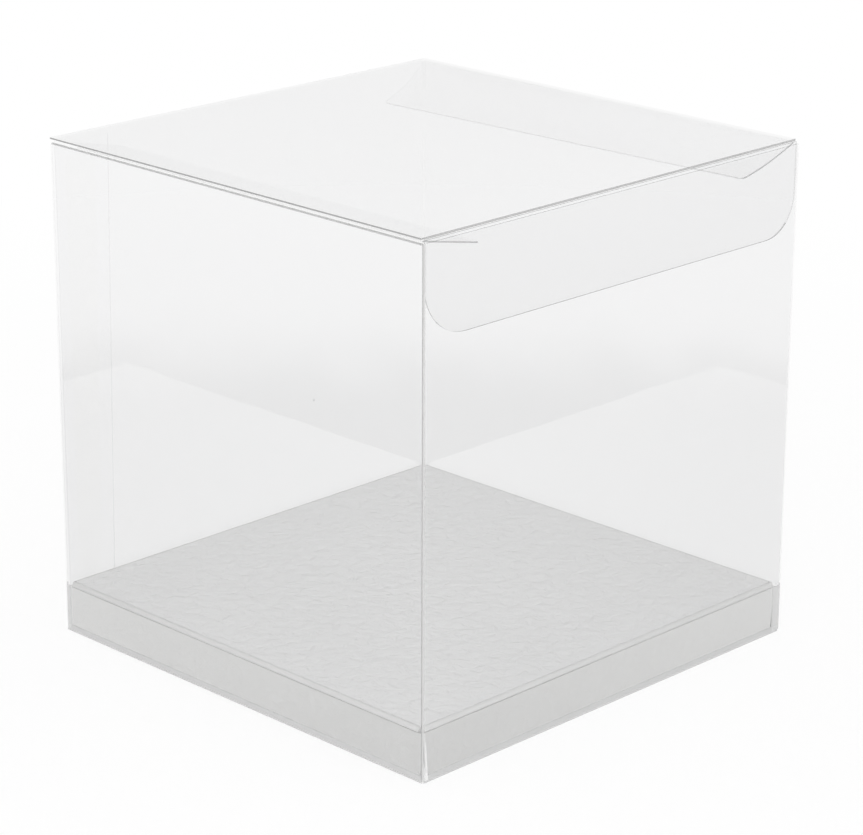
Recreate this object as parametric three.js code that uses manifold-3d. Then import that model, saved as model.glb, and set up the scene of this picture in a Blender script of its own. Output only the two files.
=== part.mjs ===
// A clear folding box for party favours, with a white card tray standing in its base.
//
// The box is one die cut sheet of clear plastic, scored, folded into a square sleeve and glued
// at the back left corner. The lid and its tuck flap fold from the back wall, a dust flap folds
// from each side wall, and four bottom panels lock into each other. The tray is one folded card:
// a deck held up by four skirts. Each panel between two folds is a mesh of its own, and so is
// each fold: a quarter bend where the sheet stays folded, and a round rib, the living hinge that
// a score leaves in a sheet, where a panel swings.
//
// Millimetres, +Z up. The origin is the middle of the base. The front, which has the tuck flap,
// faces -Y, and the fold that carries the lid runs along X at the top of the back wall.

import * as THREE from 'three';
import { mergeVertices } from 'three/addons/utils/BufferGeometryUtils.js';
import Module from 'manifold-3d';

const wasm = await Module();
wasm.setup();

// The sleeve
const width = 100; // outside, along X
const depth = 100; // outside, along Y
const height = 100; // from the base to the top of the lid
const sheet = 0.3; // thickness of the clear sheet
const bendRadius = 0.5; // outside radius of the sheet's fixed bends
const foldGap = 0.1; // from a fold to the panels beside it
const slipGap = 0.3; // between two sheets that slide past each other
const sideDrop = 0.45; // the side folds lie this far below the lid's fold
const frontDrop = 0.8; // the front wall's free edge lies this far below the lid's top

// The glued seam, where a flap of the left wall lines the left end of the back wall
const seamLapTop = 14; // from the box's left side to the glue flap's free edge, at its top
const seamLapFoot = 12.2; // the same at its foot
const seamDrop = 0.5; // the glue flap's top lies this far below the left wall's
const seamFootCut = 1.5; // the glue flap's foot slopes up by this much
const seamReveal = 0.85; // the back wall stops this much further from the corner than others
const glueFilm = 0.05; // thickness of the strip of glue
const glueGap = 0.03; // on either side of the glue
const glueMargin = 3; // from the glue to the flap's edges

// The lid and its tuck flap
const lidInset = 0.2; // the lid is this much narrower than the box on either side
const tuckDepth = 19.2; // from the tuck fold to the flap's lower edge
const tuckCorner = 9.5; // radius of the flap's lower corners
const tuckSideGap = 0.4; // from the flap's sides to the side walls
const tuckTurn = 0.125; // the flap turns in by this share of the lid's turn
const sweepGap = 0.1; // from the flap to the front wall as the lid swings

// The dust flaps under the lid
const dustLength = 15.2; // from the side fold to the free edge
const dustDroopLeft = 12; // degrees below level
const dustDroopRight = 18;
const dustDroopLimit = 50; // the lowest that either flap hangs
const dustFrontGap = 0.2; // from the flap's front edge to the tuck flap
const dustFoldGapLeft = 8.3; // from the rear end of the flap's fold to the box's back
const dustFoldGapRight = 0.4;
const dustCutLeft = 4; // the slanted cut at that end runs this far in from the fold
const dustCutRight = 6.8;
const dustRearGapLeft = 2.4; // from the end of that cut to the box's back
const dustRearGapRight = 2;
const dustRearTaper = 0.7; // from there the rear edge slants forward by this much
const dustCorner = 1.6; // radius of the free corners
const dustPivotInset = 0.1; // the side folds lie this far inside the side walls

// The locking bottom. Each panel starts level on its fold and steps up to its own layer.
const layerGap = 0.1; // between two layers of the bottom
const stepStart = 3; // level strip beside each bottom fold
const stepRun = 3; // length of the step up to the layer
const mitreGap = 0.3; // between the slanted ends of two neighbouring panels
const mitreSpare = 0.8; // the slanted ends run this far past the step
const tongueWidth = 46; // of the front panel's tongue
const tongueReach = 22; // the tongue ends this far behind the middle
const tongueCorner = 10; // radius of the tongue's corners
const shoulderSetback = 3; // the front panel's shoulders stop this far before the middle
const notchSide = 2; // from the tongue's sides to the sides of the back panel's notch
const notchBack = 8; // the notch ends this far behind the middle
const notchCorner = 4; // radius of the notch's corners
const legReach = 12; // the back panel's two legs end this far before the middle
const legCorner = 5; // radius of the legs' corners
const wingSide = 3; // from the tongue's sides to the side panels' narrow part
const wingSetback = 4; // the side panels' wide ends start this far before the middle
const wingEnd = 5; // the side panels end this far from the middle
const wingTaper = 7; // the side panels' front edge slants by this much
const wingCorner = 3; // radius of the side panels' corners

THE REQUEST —
Give the material above again, word for word.

RESULT FOR THIS TASK —
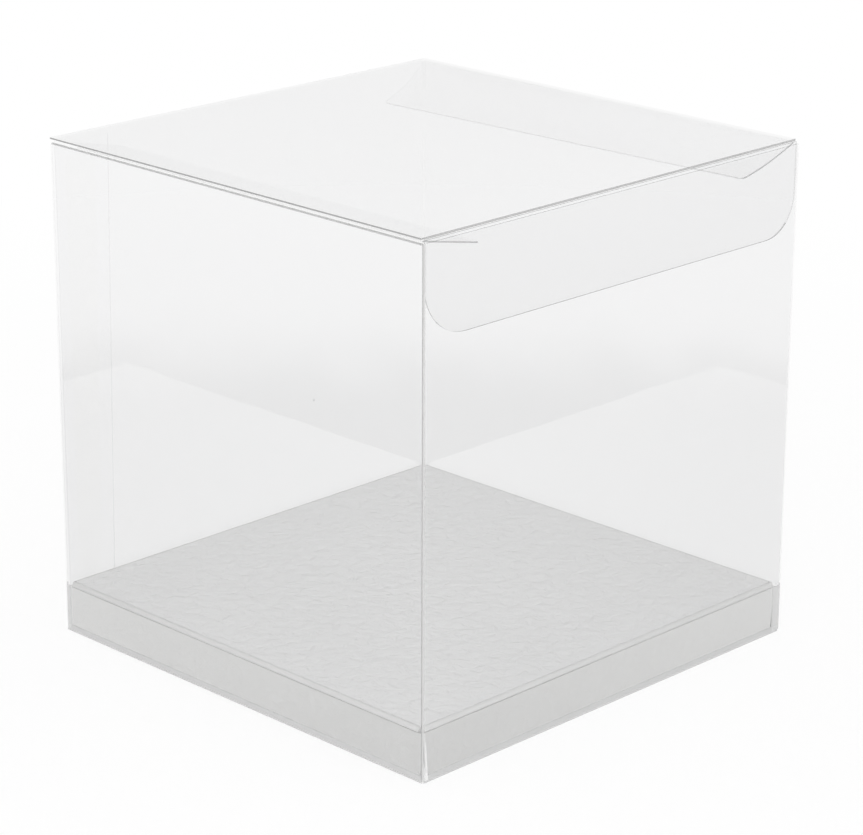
Recreate this object as parametric three.js code that uses manifold-3d. Then import that model, saved as model.glb, and set up the scene of this picture in a Blender script of its own. Output only the two files.
=== part.mjs ===
// A clear folding box for party favours, with a white card tray standing in its base.
//
// The box is one die cut sheet of clear plastic, scored, folded into a square sleeve and glued
// at the back left corner. The lid and its tuck flap fold from the back wall, a dust flap folds
// from each side wall, and four bottom panels lock into each other. The tray is one folded card:
// a deck held up by four skirts. Each panel between two folds is a mesh of its own, and so is
// each fold: a quarter bend where the sheet stays folded, and a round rib, the living hinge that
// a score leaves in a sheet, where a panel swings.
//
// Millimetres, +Z up. The origin is the middle of the base. The front, which has the tuck flap,
// faces -Y, and the fold that carries the lid runs along X at the top of the back wall.

import * as THREE from 'three';
import { mergeVertices } from 'three/addons/utils/BufferGeometryUtils.js';
import Module from 'manifold-3d';

const wasm = await Module();
wasm.setup();

// The sleeve
const width = 100; // outside, along X
const depth = 100; // outside, along Y
const height = 100; // from the base to the top of the lid
const sheet = 0.3; // thickness of the clear sheet
const bendRadius = 0.5; // outside radius of the sheet's fixed bends
const foldGap = 0.1; // from a fold to the panels beside it
const slipGap = 0.3; // between two sheets that slide past each other
const sideDrop = 0.45; // the side folds lie this far below the lid's fold
const frontDrop = 0.8; // the front wall's free edge lies this far below the lid's top

// The glued seam, where a flap of the left wall lines the left end of the back wall
const seamLapTop = 14; // from the box's left side to the glue flap's free edge, at its top
const seamLapFoot = 12.2; // the same at its foot
const seamDrop = 0.5; // the glue flap's top lies this far below the left wall's
const seamFootCut = 1.5; // the glue flap's foot slopes up by this much
const seamReveal = 0.85; // the back wall stops this much further from the corner than others
const glueFilm = 0.05; // thickness of the strip of glue
const glueGap = 0.03; // on either side of the glue
const glueMargin = 3; // from the glue to the flap's edges

// The lid and its tuck flap
const lidInset = 0.2; // the lid is this much narrower than the box on either side
const tuckDepth = 19.2; // from the tuck fold to the flap's lower edge
const tuckCorner = 9.5; // radius of the flap's lower corners
const tuckSideGap = 0.4; // from the flap's sides to the side walls
const tuckTurn = 0.125; // the flap turns in by this share of the lid's turn
const sweepGap = 0.1; // from the flap to the front wall as the lid swings

// The dust flaps under the lid
const dustLength = 15.2; // from the side fold to the free edge
const dustDroopLeft = 12; // degrees below level
const dustDroopRight = 18;
const dustDroopLimit = 50; // the lowest that either flap hangs
const dustFrontGap = 0.2; // from the flap's front edge to the tuck flap
const dustFoldGapLeft = 8.3; // from the rear end of the flap's fold to the box's back
const dustFoldGapRight = 0.4;
const dustCutLeft = 4; // the slanted cut at that end runs this far in from the fold
const dustCutRight = 6.8;
const dustRearGapLeft = 2.4; // from the end of that cut to the box's back
const dustRearGapRight = 2;
const dustRearTaper = 0.7; // from there the rear edge slants forward by this much
const dustCorner = 1.6; // radius of the free corners
const dustPivotInset = 0.1; // the side folds lie this far inside the side walls

// The locking bottom. Each panel starts level on its fold and steps up to its own layer.
const layerGap = 0.1; // between two layers of the bottom
const stepStart = 3; // level strip beside each bottom fold
const stepRun = 3; // length of the step up to the layer
const mitreGap = 0.3; // between the slanted ends of two neighbouring panels
const mitreSpare = 0.8; // the slanted ends run this far past the step
const tongueWidth = 46; // of the front panel's tongue
const tongueReach = 22; // the tongue ends this far behind the middle
const tongueCorner = 10; // radius of the tongue's corners
const shoulderSetback = 3; // the front panel's shoulders stop this far before the middle
const notchSide = 2; // from the tongue's sides to the sides of the back panel's notch
const notchBack = 8; // the notch ends this far behind the middle
const notchCorner = 4; // radius of the notch's corners
const legReach = 12; // the back panel's two legs end this far before the middle
const legCorner = 5; // radius of the legs' corners
const wingSide = 3; // from the tongue's sides to the side panels' narrow part
const wingSetback = 4; // the side panels' wide ends start this far before the middle
const wingEnd = 5; // the side panels end this far from the middle
const wingTaper = 7; // the side panels' front edge slants by this much
const wingCorner = 3; // radius of the side panels' corners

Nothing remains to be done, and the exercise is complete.